Title by entireties can only be created in this State by a conveyance to a husband and his wife. Burns R. S. 1894, sections 3341, 3342, (R. S. 1881, sections 2922, 2923); Davis v. Clark, supra; Arnold v. Arnold, supra; Chandler v. Cheney, supra; Jones v. Chandler, supra; Carver v. Smith, supra; Thornburg v. Wiggins, supra; and it was the same at the common law. 6 Am. and Eng. Ency. Law, 894, and cases there cited.

It is probably true that the plaintiffs were husband and wife, but the fact is neither alleged nor found. It was perhaps sufficient to allege that they were tenants by entireties or that they were, owners by entireties. Under this allegation the relationship might be proven and the joint deed to them could also be proven. But neither fact is found. There are other defects in the special verdict which we deem it unnecessary to point out. The circuit court erred in rendering judgment on the special verdict.

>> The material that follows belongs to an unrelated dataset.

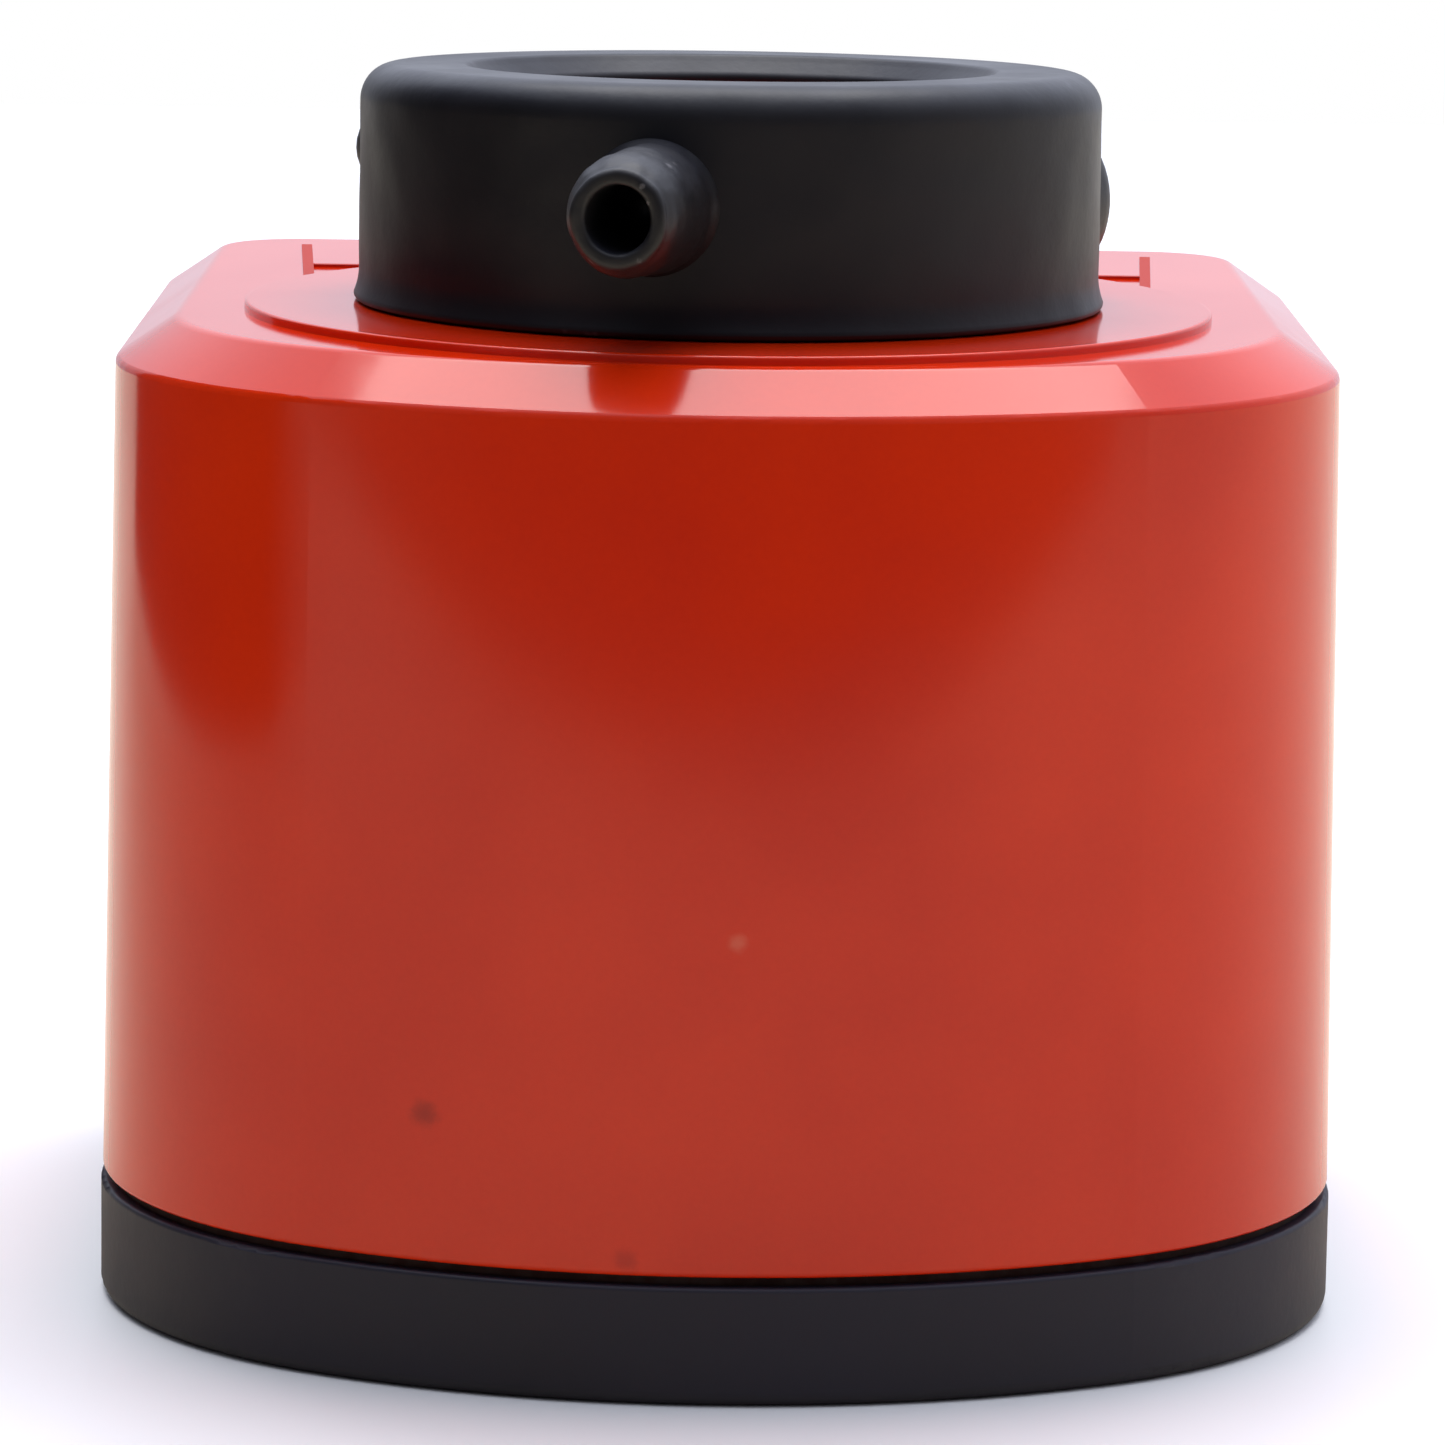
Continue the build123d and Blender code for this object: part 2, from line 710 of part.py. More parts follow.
# ---- rubber collar -----------------------------------------------------------------------------------
pads = (
    (right_pad_turn, right_pad_rise, right_pad_half_height, right_pad_proud),
    (-left_pad_turn, left_pad_rise, left_pad_half_height, left_pad_proud),
)
with BuildPart() as neck_collar:
    # grip pads just behind the widest point on each side, and the nipple's boss
    for turn, rise, half_height, proud in pads:
        pad_radius = (half_height**2 + proud**2) / (2 * proud)
        pad_reach = collar_radius + proud - pad_radius
        pad_x = pad_reach * sin(radians(turn))
        pad_y = axis_y - pad_reach * cos(radians(turn))
        with Locations((pad_x, pad_y, land_z + rise)):
            Sphere(pad_radius)
    with BuildSketch(nipple_section):
        with BuildLine():
            Polyline(
                (collar_radius - 1.5, 0),
                (collar_radius - 1.5, nipple_root_radius),
                (collar_radius, nipple_root_radius),
                (boss_end, stem_outer + boss_wall),
                (boss_end, 0),
                close=True,
            )
        make_face()
    revolve(axis=nipple_axis)
    with BuildSketch(at(collar_z)):
        Circle(collar_radius - 1.2)
    extrude(amount=collar_height, mode=Mode.SUBTRACT)
    # the ring itself, with its lip, foot bead, gallery and snap-ring groove
    with BuildSketch(section):
        with BuildLine():
            Polyline(
                (collar_bore, collar_z),
                (collar_radius + foot_bead, collar_z),
                (collar_radius + foot_bead, collar_z + foot_bead_height * 0.5),
                (collar_radius, collar_z + foot_bead_height),
                (collar_radius, collar_top),
                (pipe_radius, collar_top),
                (pipe_radius, collar_top - lip_thickness),
                (collar_bore, collar_top - lip_thickness),
                close=True,
            )
        make_face()
        with Locations((collar_bore, nipple_z)):
            Rectangle(2 * gallery_depth, 2 * gallery_half, mode=Mode.SUBTRACT)
        with Locations((collar_bore, snap_ring_z)):
            Rectangle(2 * snap_depth, 2 * snap_groove, mode=Mode.SUBTRACT)
    revolve(axis=neck_axis)
    fillet(edges_at(neck_collar, collar_top).sort_by(SortBy.RADIUS)[-1], collar_edge_radius)
    chamfer(edges_at(neck_collar, collar_top).sort_by(SortBy.RADIUS)[0], lip_lead_in)
    with BuildSketch(nipple_section):
        with Locations(((gallery_radius + nipple_end) / 2, stem_outer / 2)):
            Rectangle(nipple_end - gallery_radius, stem_outer)
    revolve(axis=nipple_axis, mode=Mode.SUBTRACT)
finish(neck_collar, "neck_collar")

print("height", round(collar_top, 3), "axis_y", round(axis_y, 3), "nipple z", round(nipple_z, 3))
print("land radius", round(land_radius, 3), "element radius", round(element_radius, 3))
print("collar radius", round(collar_radius, 3), "spigot top", round(spigot_top, 3))
print("nipple axis", outward, "end", round(nipple_end, 3))
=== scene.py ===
import json
import math

import bpy
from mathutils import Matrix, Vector, noise


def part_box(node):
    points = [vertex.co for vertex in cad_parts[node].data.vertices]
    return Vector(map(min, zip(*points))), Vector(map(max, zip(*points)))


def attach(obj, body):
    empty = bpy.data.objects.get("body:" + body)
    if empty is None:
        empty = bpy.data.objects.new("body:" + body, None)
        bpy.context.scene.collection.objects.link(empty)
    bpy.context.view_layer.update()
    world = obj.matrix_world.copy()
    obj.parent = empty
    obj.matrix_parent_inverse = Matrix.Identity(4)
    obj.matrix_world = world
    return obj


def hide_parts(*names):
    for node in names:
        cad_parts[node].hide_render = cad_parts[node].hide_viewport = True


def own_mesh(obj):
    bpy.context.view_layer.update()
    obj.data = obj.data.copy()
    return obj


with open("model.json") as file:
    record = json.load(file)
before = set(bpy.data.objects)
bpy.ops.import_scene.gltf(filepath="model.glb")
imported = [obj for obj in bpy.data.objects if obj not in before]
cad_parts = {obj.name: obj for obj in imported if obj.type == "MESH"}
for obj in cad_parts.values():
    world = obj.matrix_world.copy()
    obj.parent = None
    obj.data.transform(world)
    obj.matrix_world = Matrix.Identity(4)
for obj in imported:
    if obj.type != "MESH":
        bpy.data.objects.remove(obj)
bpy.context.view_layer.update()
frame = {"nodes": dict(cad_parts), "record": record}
nodes = frame["nodes"]
print("frame loaded:", len(nodes), "nodes")

scene = bpy.context.scene
scene.view_settings.view_transform = "Standard"
scene.view_settings.look = "None"

# places read from the frame
collarLow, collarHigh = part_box("neck_collar")
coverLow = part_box("base_cover")[0]
mediaLow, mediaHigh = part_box("filter_media")
neckX = (mediaLow.x + mediaHigh.x) / 2
neckY = (mediaLow.y + mediaHigh.y) / 2
deckLevel = 0.0525  # top of the housing round the neck, in metres
landRadius = 0.0259  # low round land under the collar


# small helpers for node trees
def addNode(tree, kind, place=(0, 0), **settings):
    node = tree.nodes.new(kind)
    node.location = place
    for name, value in settings.items():
        setattr(node, name, value)
    return node


def setInputs(node, **values):
    for name, value in values.items():
        node.inputs[name.replace("_", " ")].default_value = value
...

The controlling questions as to the merits of the controversy between the parties arise on the overruling the motion for a new trial, which cannot be determined without the evidence. And, unfortunately, the evidence is not in the record, though it was attempted to be incorporated therein by means of a bill of exceptions, but there is nothing to show that it was ever filed in the clerk’s office of the circuit court. This must be shown, *226by the transcript. Shulse v. McWilliams, 104 Ind. 512; Loy v. Loy, 90 Ind. 404; Stewart v. State, 113 Ind. 505; Downey v. Head, 138 Ind. 503; Board, etc., v. Huffman, Admr., 134 Ind. 1; Guirl v. Gillett, 124 Ind. 501; Shewalter v. Bergman, 132 Ind. 556.

Filed October 9, 1895.

The judgment is reversed, with instructions to grant a new trial.